Brain–computer interfaces (BCIs) are a developing technology that clinicians hope will one day bring more independence and agency to the severely physically disabled. This technology has the potential to help include people with near-total or total paralysis, such as those with tetraplegia (quadriplegia) or advanced amyotrophic lateral sclerosis (ALS); BCIs are intended to help them to communicate or even move objects such as motorized wheelchairs, neuroprostheses, or robotic grasping tools. Few of these technologies are currently in regular use by people with disabilities, but a diverse array are in development at an experimental level. One type of BCI uses event-related desynchronization (ERD) of the mu wave in order to control the computer. This method of monitoring brain activity takes advantage of the fact that when a group of neurons is at rest they tend to fire in synchrony with each other. When a participant is cued to imagine movement (an "event"), the resulting desynchronization (the group of neurons that was firing in synchronous waves now firing in complex and individualized patterns) can be reliably detected and analyzed by a computer. Users of such an interface are trained in visualizing movements, typically of the foot, hand, and/or tongue, which are each in different locations on the cortical homunculus and thus distinguishable by an electroencephalograph (EEG) or electrocorticograph (ECoG) recording of electrical activity over the motor cortex. In this method, computers monitor for a typical pattern of mu wave ERD contralateral to the visualized movement combined with event-related synchronization (ERS) in the surrounding tissue. This paired pattern intensifies with training, and the training increasingly takes the form of games, some of which utilize virtual reality. Some researchers have found that the feedback from virtual reality games is particularly effective in giving the user tools to improve control of his or her mu wave patterns. The ERD method can be combined with one or more other methods of monitoring the brain's electrical activity to create hybrid BCIs, which often offer more flexibility than a BCI that uses any single monitoring method.

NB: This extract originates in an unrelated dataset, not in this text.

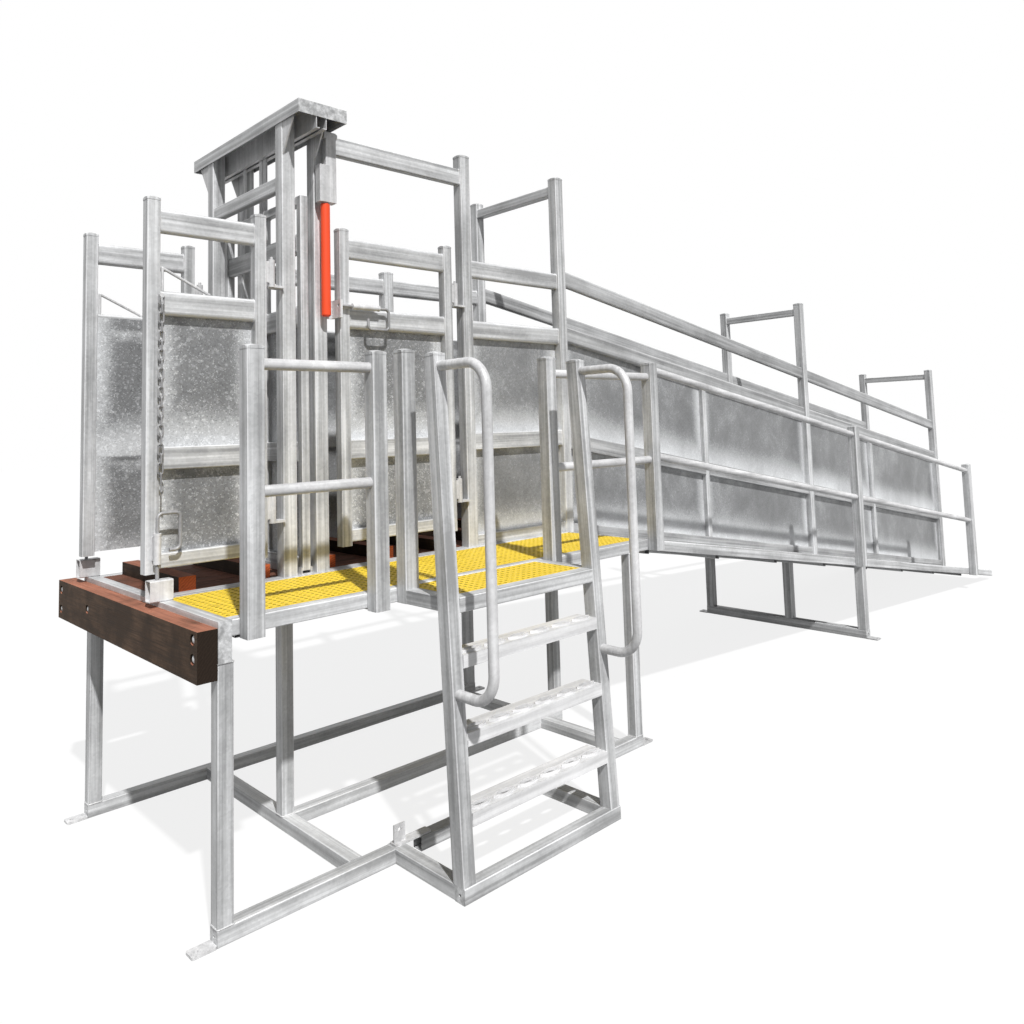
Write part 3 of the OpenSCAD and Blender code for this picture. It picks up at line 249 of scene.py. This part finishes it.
class Shader(Nodes):
    """A material with one Principled shader and patterns on Object coordinates"""

    def __init__(self, name, metallic, roughness, coat=0.0):
        self.material = bpy.data.materials.new(name)
        self.material.use_nodes = True
        super().__init__(self.material.node_tree)
        self.surface = next(n for n in self.tree.nodes if n.type == "BSDF_PRINCIPLED")
        self.set("Metallic", metallic)
        self.set("Roughness", roughness)
        self.set("Coat Weight", coat)
        self.place = self.add("ShaderNodeTexCoord", {}, {}, "Object")

    def set(self, name, value):
        self.join(value, self.surface.inputs[name])

    def stretched(self, scale, turn=(0, 0, 0)):
        """The place on the piece, turned and then multiplied along each axis"""
        turned = self.add("ShaderNodeMapping", {}, {"Vector": self.place, "Rotation": turn})
        return self.add("ShaderNodeMapping", {}, {"Vector": turned, "Scale": scale})

    def noise(self, place, detail, roughness=0.55, distortion=0.0):
        return self.add("ShaderNodeTexNoise", {}, {
            "Vector": place, "Scale": 1, "Detail": detail,
            "Roughness": roughness, "Distortion": distortion}, "Fac")

    def cells(self, scale):
        """A random number for each cell of a crystal pattern"""
        colour = self.add("ShaderNodeTexVoronoi", {}, {
            "Vector": self.stretched((scale, scale, scale)), "Scale": 1}, "Color")
        return self.add("ShaderNodeSeparateColor", {}, {"Color": colour}, "Red")

    def axes(self, vector):
        """A vector's three numbers, each by the name of its axis"""
        return {axis: self.add("ShaderNodeSeparateXYZ", {}, {"Vector": vector}, axis) for axis in "XYZ"}

    def facing(self):
        """How far the surface faces along each axis"""
        return self.axes(self.add("ShaderNodeTexCoord", {}, {}, "Normal"))

    def rounding(self):
        """1 where the surface turns away from every axis, as on a tube's rounded corners"""
        squareness = Value.highest([f.math("ABSOLUTE") for f in self.facing().values()])
        return (1 - squareness).between(0.03, 0.16)

    def mix(self, factor, a, b):
        """From one colour to another"""
        return self.add("ShaderNodeMix", {"data_type": "RGBA"}, {0: factor, 6: a, 7: b}, 2)

    def shades(self, colour, factor, stops):
        """Shades of a colour as factor rises; stops are places with the strength of their shade"""
        coloured = [(position, shade(colour, strength)) for position, strength in stops]
        return self.add("ShaderNodeValToRGB", {"stops": coloured}, {"Fac": factor})

    def bump(self, height, distance, strength):
        self.set("Normal", self.add("ShaderNodeBump", {}, {
            "Height": height, "Distance": distance, "Strength": strength}, "Normal"))


def galvanised(name, colour, along, turn=(0, 0, 0), streak=1.0, mottle=1.0, corner=0.0):
    """Hot-dipped tube with drawn lines along an axis, as strong as streak, faint crystals and cloudy
    patches, as strong as mottle, and a painted highlight on its rounded corners, as strong as corner"""
    s = Shader(name, metallic=0.15, roughness=0.4)
    lines = s.noise(s.stretched(stretch(along, 70 * DRAWN_LINE, 70), turn), detail=2, roughness=0.6)
    bands = s.noise(s.stretched(stretch(along, 26 * DRAWN_LINE, 26), turn), detail=1)
    runs = s.noise(s.stretched(stretch(along, 3.04, 38), turn), detail=4)
    clouds = s.noise(s.stretched((3, 3, 3)), detail=4, roughness=0.6)
    crystals = s.cells(85)
    drawn = lines.swing(0.36, 0.66, 0.32) + bands.swing(0.34, 0.64, 0.42)
    cloudy = clouds.swing(0.3, 0.7, 0.36) + (crystals - 0.5) * 0.14
    tone = 0.59 + drawn * streak + cloudy * mottle + runs.swing(0.42, 0.66, 0.14)
    # Painted highlight: the tube's rounded corners are made paler, as strong as corner
    if corner:
        tone = tone + s.rounding() * corner
    s.set("Base Color", s.shades(colour, tone, ((0.15, 0.62), (0.50, 0.95), (0.85, 1.28), (1.0, 1.5))))
    s.set("Roughness", 0.34 + crystals * 0.12 + clouds * 0.14)
    s.bump(bands * 0.7 + lines * 0.2 + runs * 0.15, 0.0009, 0.4)
    return s.material


def spangled_sheet(name, colour, flecks, rows, columns, axis="X", slope=0.0):
    """Galvanised sheet with fine zinc crystals, bright flecks, and a frosty margin along the rails and
    posts that hold it. rows are the lowest and highest heights of its panels above the floor, columns
    the places of their upright edges along an axis, and slope is how far the floor falls for each metre
    behind the knee"""
    s = Shader(name, metallic=0.15, roughness=0.35)
    fine = s.cells(190)
    broad = s.cells(75)
    clouds = s.noise(s.stretched((4.2, 4.2, 3.4)), detail=5, roughness=0.62, distortion=0.5)
    drift = s.noise(s.stretched((1.3, 1.3, 1.1)), detail=2)
    scuffs = s.noise(s.stretched((26, 26, 7), (0.3, 0.4, 0)), detail=3)
    place = s.axes(s.place)
    height = place["Z"] - KNEE.z + (place["X"] - KNEE.x) * slope
    ragged = (clouds - 0.5) * 0.12
    ragged_height = height + ragged
    margins = []
    for low, high in rows:
        above_low = height.between(low - 0.06, low - 0.04)
        below_high = 1 - height.between(high + 0.02, high + 0.04)
        margins.append((1 - ragged_height.between(low, low + 0.26)) * above_low)
        margins.append(ragged_height.between(high - 0.05, high + 0.02) * 0.5 * below_high)
    for column in columns:
        distance = (place[axis] - column).math("ABSOLUTE") + ragged * 0.5
        margins.append((1 - distance.between(0, 0.13)) * 0.85)
    frost = Value.highest(margins)
    specks = (fine.between(0.86, 0.99) * 0.65 + broad.between(0.84, 0.99) * 0.4
              - (1 - fine).between(0.86, 0.99) * 0.35)
    tone = (0.30 + drift.swing(0.3, 0.7, 0.16) + clouds.swing(0.3, 0.7, 0.18)
            + (fine - 0.5) * 0.10 + (broad - 0.5) * 0.08 + specks * flecks
            + scuffs.between(0.62, 0.72) * 0.06 + frost * 0.55)
    s.set("Base Color", s.shades(colour, tone, ((0.0, 0.45), (0.35, 1.0), (1.0, 3.2))))
    s.set("Roughness", 0.28 + broad * 0.16 + frost * 0.2)
    s.bump(broad * 0.3 + fine * 0.3 + clouds, 0.0006, 0.5)
    return s.material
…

Mu waves have been studied since the 1930s, and are referred to as the wicket rhythm because the rounded EEG waves resemble croquet wickets. In 1950, Henri Gastaut and his coworkers reported desynchronization of these waves not only during active movements of their subjects, but also while the subjects observed actions executed by someone else. These results were later confirmed by additional research groups, including a study using subdural electrode grids in epileptic patients. The latter study showed mu suppression while the patients observed moving body parts in somatic areas of the cortex that corresponded to the body part moved by the actor. Further studies have shown that the mu waves can also be desynchronized by imagining actions and by passively viewing point-light biological motion.